-- Problem details --
Output the lines that follow exactly as they are.

━━ Information shown ━━

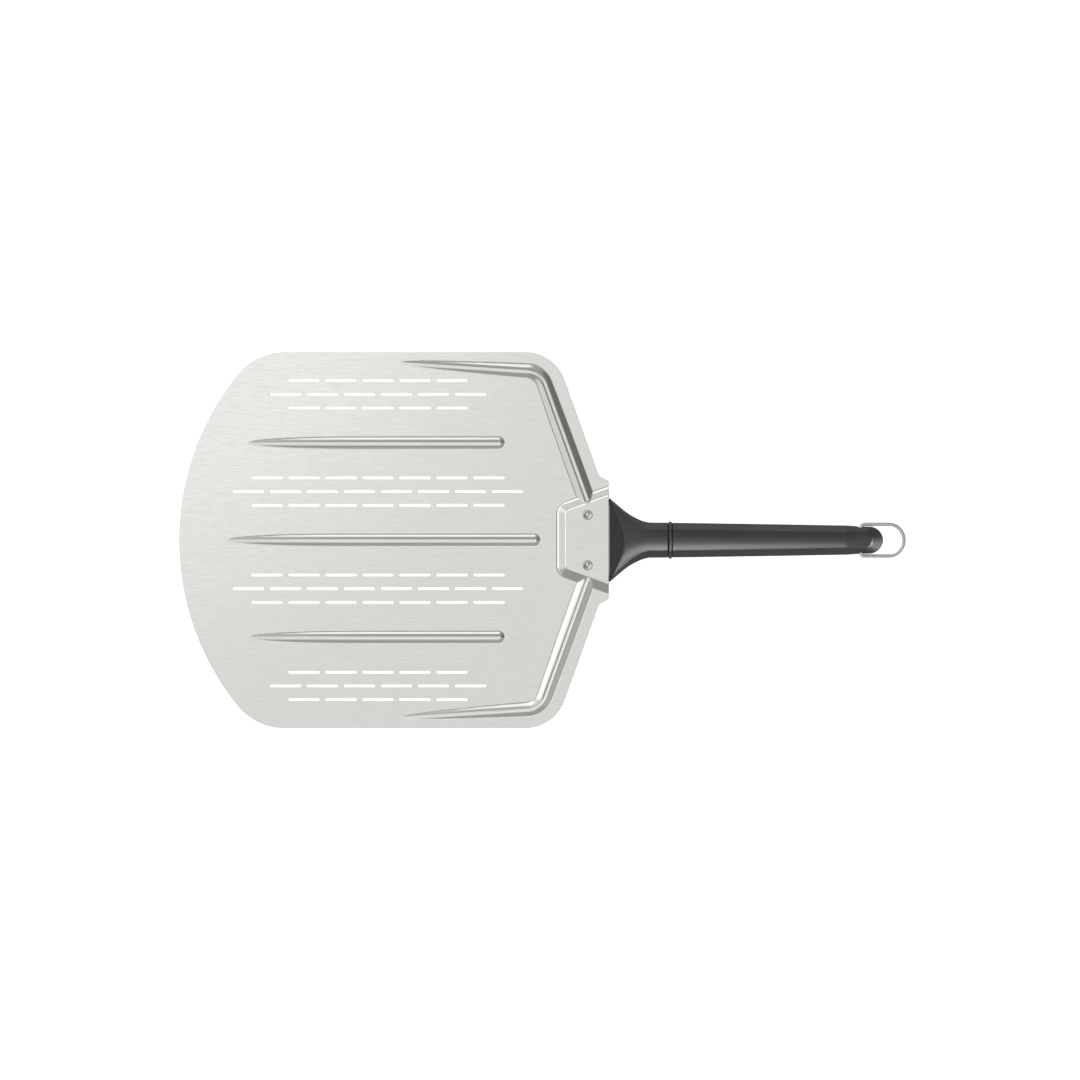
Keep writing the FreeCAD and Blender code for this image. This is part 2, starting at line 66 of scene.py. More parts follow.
BLADE_LOW, BLADE_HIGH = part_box("blade")
_, NECK_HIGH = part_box("neck")
RING_LOW, RING_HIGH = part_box("joint_ring")
GRIP_LOW, GRIP_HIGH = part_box("grip")
_, CAP_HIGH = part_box("end_cap")
_, LOOP_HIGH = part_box("hanging_loop")
RIVETS_LOW, RIVETS_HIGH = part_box("blade_rivets")
PIVOT = Vector(frame["joints"][0]["pos_m"])

# Blade outline. Corners are (x, y, corner radius) on the +Y side.
SHEET = 0.001
FRONT_X, REAR_X = BLADE_LOW.x, BLADE_HIGH.x
HALF_WIDTH = BLADE_HIGH.y
FRONT_RADIUS = 0.2315
FRONT_CORNER_RADIUS = 0.0538
REAR_CORNERS = (
    (REAR_X - 0.0475, HALF_WIDTH, 0.0369),
    (REAR_X - 0.0085, 0.0565, 0.0035),
    (REAR_X, 0.0519, 0.0022),
)

# Rows of the sheet's cut edges: how far past the flat face's edge, and depth under the top. The
# rim's radius rounds an edge, and the sink for a rivet's head narrows toward the underside.
RIM = 0.0002
EDGE_ROWS = ((RIM * 0.7, RIM * 0.3), (RIM, RIM), (RIM, SHEET - RIM), (RIM * 0.7, SHEET - RIM * 0.3))
SINK_ROWS = ((0.00004, 0.00015), (0.00004, 0.0006), (0.0012, SHEET - 0.00005))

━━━

-- Solution for this problem --
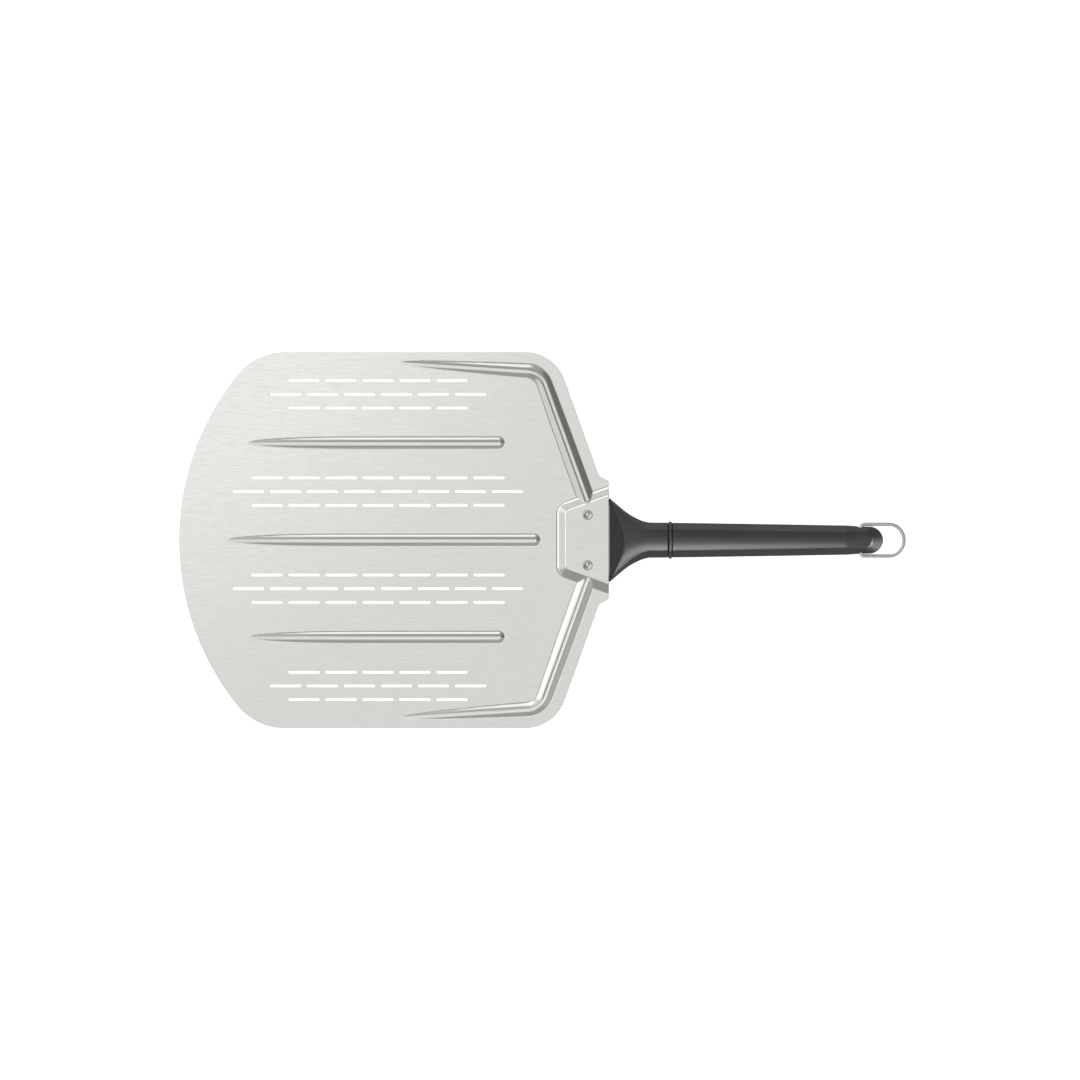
Keep writing the FreeCAD and Blender code for this image. This is part 2, starting at line 66 of scene.py. More parts follow.
BLADE_LOW, BLADE_HIGH = part_box("blade")
_, NECK_HIGH = part_box("neck")
RING_LOW, RING_HIGH = part_box("joint_ring")
GRIP_LOW, GRIP_HIGH = part_box("grip")
_, CAP_HIGH = part_box("end_cap")
_, LOOP_HIGH = part_box("hanging_loop")
RIVETS_LOW, RIVETS_HIGH = part_box("blade_rivets")
PIVOT = Vector(frame["joints"][0]["pos_m"])

# Blade outline. Corners are (x, y, corner radius) on the +Y side.
SHEET = 0.001
FRONT_X, REAR_X = BLADE_LOW.x, BLADE_HIGH.x
HALF_WIDTH = BLADE_HIGH.y
FRONT_RADIUS = 0.2315
FRONT_CORNER_RADIUS = 0.0538
REAR_CORNERS = (
    (REAR_X - 0.0475, HALF_WIDTH, 0.0369),
    (REAR_X - 0.0085, 0.0565, 0.0035),
    (REAR_X, 0.0519, 0.0022),
)

# Rows of the sheet's cut edges: how far past the flat face's edge, and depth under the top. The
# rim's radius rounds an edge, and the sink for a rivet's head narrows toward the underside.
RIM = 0.0002
EDGE_ROWS = ((RIM * 0.7, RIM * 0.3), (RIM, RIM), (RIM, SHEET - RIM), (RIM * 0.7, SHEET - RIM * 0.3))
SINK_ROWS = ((0.00004, 0.00015), (0.00004, 0.0006), (0.0012, SHEET - 0.00005))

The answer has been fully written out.